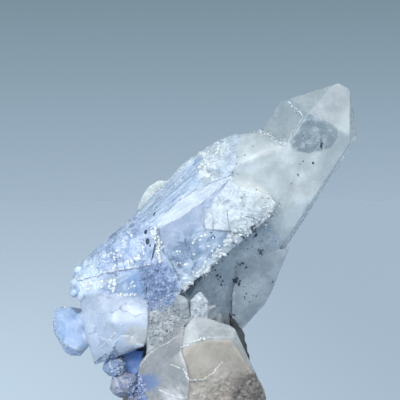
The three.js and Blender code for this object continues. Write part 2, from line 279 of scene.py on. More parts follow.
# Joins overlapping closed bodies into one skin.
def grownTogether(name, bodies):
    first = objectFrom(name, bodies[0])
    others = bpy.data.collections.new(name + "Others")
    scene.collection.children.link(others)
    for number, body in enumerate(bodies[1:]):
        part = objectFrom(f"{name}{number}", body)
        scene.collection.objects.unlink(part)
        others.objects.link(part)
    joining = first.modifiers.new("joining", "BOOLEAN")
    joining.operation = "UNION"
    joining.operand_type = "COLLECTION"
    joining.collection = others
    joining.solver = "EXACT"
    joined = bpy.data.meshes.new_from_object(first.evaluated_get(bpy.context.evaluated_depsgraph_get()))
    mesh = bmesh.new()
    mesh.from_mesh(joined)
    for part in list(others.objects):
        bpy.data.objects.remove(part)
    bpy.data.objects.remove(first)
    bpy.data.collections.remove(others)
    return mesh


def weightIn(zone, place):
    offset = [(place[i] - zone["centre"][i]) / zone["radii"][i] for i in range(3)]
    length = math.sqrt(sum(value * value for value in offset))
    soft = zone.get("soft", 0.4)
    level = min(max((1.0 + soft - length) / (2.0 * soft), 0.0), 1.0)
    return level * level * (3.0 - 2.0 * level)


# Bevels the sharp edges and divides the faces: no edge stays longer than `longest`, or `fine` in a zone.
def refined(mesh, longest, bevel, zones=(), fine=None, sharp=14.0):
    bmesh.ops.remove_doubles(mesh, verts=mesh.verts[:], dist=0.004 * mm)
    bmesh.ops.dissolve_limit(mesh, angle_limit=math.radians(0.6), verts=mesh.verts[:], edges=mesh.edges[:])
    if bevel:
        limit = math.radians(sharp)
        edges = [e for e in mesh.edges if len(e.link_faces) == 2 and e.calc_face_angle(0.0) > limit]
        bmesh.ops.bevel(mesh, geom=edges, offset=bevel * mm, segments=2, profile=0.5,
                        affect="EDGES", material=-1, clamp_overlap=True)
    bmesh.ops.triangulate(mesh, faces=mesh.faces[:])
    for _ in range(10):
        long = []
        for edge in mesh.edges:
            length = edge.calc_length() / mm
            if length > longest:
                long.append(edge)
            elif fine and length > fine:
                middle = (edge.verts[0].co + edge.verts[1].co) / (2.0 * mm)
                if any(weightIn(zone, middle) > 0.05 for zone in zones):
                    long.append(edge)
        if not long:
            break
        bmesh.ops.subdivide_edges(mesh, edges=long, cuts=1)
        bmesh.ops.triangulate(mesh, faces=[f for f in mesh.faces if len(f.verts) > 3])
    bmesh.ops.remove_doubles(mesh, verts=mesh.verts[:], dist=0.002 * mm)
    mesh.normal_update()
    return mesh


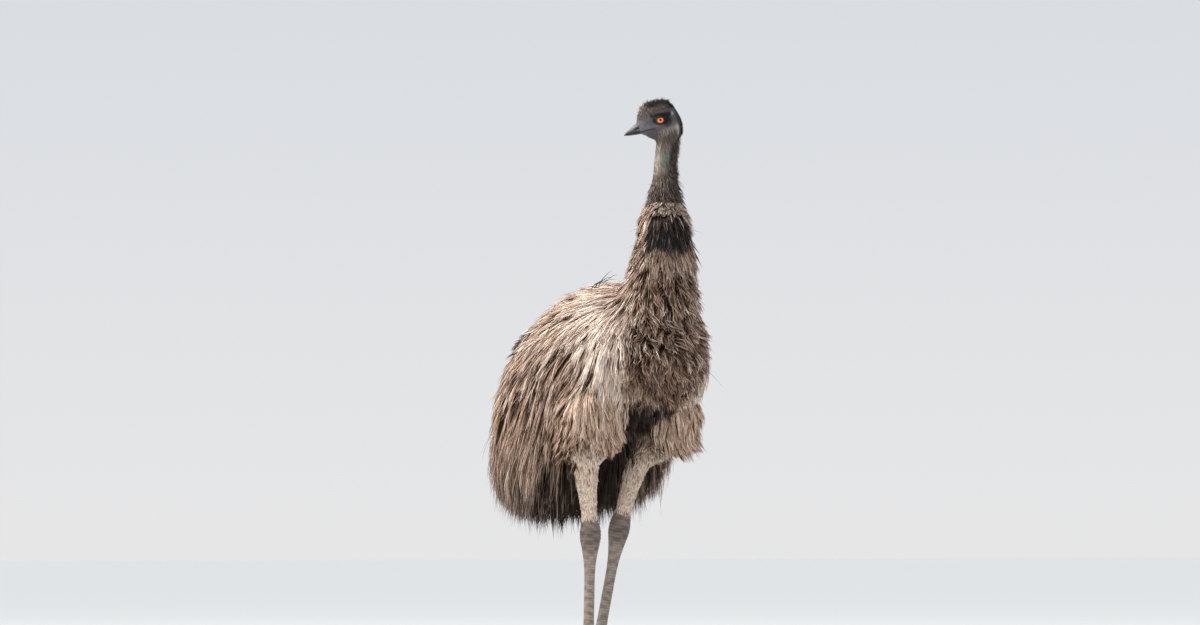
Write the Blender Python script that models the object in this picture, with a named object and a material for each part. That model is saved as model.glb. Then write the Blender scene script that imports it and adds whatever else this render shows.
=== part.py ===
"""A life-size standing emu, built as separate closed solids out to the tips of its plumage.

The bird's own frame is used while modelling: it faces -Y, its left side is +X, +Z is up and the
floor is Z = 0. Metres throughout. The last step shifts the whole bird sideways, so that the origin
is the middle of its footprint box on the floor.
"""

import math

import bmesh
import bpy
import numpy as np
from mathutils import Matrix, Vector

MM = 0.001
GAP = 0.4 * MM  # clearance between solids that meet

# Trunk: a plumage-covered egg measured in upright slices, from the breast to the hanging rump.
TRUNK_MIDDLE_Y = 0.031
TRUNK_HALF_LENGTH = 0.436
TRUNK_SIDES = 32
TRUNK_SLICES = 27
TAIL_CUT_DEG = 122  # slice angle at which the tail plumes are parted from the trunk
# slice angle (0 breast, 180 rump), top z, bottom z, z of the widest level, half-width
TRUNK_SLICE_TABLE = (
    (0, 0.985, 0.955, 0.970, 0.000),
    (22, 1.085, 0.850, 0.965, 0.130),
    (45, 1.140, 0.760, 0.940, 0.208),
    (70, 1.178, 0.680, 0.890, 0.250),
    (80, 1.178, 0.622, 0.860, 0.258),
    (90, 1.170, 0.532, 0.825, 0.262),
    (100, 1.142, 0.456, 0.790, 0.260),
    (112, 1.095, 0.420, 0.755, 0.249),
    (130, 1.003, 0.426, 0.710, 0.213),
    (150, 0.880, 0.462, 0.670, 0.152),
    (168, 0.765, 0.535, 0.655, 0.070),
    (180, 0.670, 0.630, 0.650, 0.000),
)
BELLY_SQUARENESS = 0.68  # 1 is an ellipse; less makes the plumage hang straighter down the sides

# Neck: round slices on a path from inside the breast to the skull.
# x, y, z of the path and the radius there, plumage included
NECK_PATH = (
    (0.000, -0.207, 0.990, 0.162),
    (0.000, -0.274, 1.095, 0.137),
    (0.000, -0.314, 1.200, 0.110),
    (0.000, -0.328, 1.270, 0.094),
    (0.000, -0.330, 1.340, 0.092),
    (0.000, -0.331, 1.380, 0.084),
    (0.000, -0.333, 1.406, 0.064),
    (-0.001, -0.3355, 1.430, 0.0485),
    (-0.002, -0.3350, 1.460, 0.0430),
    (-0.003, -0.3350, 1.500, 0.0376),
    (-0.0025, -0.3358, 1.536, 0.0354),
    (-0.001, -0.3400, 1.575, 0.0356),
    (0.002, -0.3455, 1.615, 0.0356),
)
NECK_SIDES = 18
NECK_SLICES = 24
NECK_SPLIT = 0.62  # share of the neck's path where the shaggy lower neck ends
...
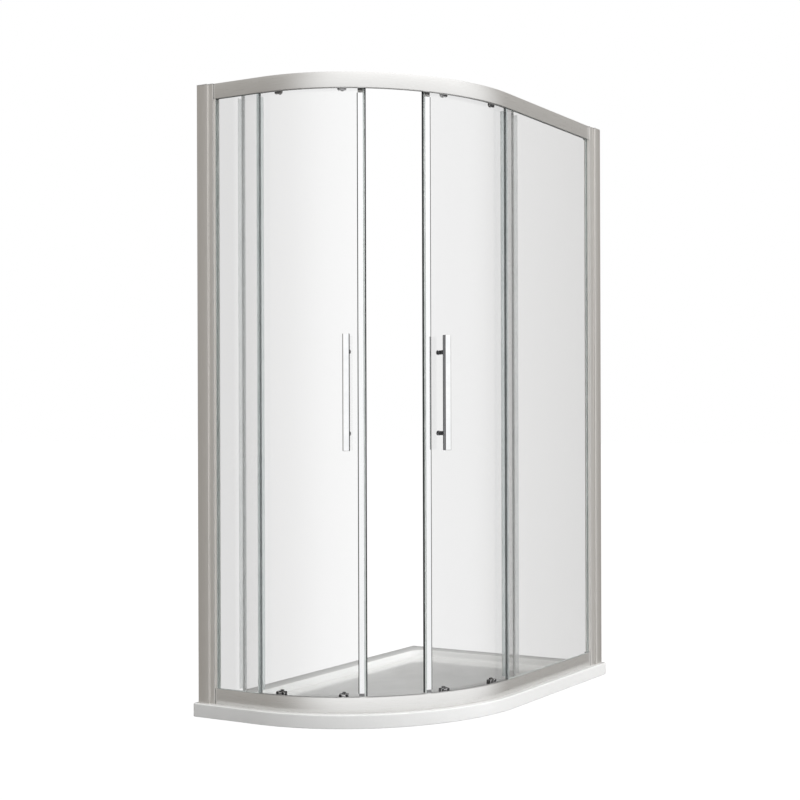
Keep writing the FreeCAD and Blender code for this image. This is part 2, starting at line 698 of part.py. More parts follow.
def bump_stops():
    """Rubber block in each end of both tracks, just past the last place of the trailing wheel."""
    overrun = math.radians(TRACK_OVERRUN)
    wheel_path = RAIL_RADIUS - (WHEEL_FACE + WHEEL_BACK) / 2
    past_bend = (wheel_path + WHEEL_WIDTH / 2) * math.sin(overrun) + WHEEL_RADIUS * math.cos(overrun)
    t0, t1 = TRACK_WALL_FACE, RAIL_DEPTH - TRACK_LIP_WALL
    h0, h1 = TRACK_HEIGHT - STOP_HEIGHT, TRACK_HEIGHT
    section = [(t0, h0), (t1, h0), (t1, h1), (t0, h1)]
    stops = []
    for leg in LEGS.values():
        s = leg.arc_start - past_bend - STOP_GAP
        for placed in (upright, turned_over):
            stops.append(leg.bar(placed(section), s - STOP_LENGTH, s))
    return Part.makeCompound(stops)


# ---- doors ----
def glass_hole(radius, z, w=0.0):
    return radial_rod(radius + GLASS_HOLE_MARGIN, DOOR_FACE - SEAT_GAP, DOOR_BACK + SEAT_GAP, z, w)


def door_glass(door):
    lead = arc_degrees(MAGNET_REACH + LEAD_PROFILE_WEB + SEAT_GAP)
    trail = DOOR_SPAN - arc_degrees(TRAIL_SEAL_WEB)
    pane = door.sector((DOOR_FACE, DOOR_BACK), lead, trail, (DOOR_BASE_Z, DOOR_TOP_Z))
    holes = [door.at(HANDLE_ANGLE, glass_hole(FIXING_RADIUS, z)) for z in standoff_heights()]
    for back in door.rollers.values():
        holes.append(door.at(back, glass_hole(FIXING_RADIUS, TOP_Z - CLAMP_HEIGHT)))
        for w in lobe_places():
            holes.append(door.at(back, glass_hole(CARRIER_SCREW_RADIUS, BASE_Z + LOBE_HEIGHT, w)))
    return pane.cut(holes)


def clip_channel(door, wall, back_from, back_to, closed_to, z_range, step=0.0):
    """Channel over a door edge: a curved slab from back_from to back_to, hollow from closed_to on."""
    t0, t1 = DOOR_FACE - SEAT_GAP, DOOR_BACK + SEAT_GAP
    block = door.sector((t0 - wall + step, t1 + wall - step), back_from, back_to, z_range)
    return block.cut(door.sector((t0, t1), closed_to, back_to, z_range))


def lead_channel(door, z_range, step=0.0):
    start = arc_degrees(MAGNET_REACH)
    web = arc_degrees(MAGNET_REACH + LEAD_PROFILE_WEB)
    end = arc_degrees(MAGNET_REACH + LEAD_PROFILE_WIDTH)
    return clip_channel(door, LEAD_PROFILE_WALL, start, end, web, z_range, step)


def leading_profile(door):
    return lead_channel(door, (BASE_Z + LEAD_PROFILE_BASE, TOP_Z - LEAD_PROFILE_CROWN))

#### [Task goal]
Transcribe, exactly and without additions, the lines of the records above, beginning with the line that contains "Keep writing the" and ending with the line that contains "closed_to, back_to, z_range))", both included.

#### [Result of the task]
Keep writing the FreeCAD and Blender code for this image. This is part 2, starting at line 698 of part.py. More parts follow.
def bump_stops():
    """Rubber block in each end of both tracks, just past the last place of the trailing wheel."""
    overrun = math.radians(TRACK_OVERRUN)
    wheel_path = RAIL_RADIUS - (WHEEL_FACE + WHEEL_BACK) / 2
    past_bend = (wheel_path + WHEEL_WIDTH / 2) * math.sin(overrun) + WHEEL_RADIUS * math.cos(overrun)
    t0, t1 = TRACK_WALL_FACE, RAIL_DEPTH - TRACK_LIP_WALL
    h0, h1 = TRACK_HEIGHT - STOP_HEIGHT, TRACK_HEIGHT
    section = [(t0, h0), (t1, h0), (t1, h1), (t0, h1)]
    stops = []
    for leg in LEGS.values():
        s = leg.arc_start - past_bend - STOP_GAP
        for placed in (upright, turned_over):
            stops.append(leg.bar(placed(section), s - STOP_LENGTH, s))
    return Part.makeCompound(stops)


# ---- doors ----
def glass_hole(radius, z, w=0.0):
    return radial_rod(radius + GLASS_HOLE_MARGIN, DOOR_FACE - SEAT_GAP, DOOR_BACK + SEAT_GAP, z, w)


def door_glass(door):
    lead = arc_degrees(MAGNET_REACH + LEAD_PROFILE_WEB + SEAT_GAP)
    trail = DOOR_SPAN - arc_degrees(TRAIL_SEAL_WEB)
    pane = door.sector((DOOR_FACE, DOOR_BACK), lead, trail, (DOOR_BASE_Z, DOOR_TOP_Z))
    holes = [door.at(HANDLE_ANGLE, glass_hole(FIXING_RADIUS, z)) for z in standoff_heights()]
    for back in door.rollers.values():
        holes.append(door.at(back, glass_hole(FIXING_RADIUS, TOP_Z - CLAMP_HEIGHT)))
        for w in lobe_places():
            holes.append(door.at(back, glass_hole(CARRIER_SCREW_RADIUS, BASE_Z + LOBE_HEIGHT, w)))
    return pane.cut(holes)


def clip_channel(door, wall, back_from, back_to, closed_to, z_range, step=0.0):
    """Channel over a door edge: a curved slab from back_from to back_to, hollow from closed_to on."""
    t0, t1 = DOOR_FACE - SEAT_GAP, DOOR_BACK + SEAT_GAP
    block = door.sector((t0 - wall + step, t1 + wall - step), back_from, back_to, z_range)
    return block.cut(door.sector((t0, t1), closed_to, back_to, z_range))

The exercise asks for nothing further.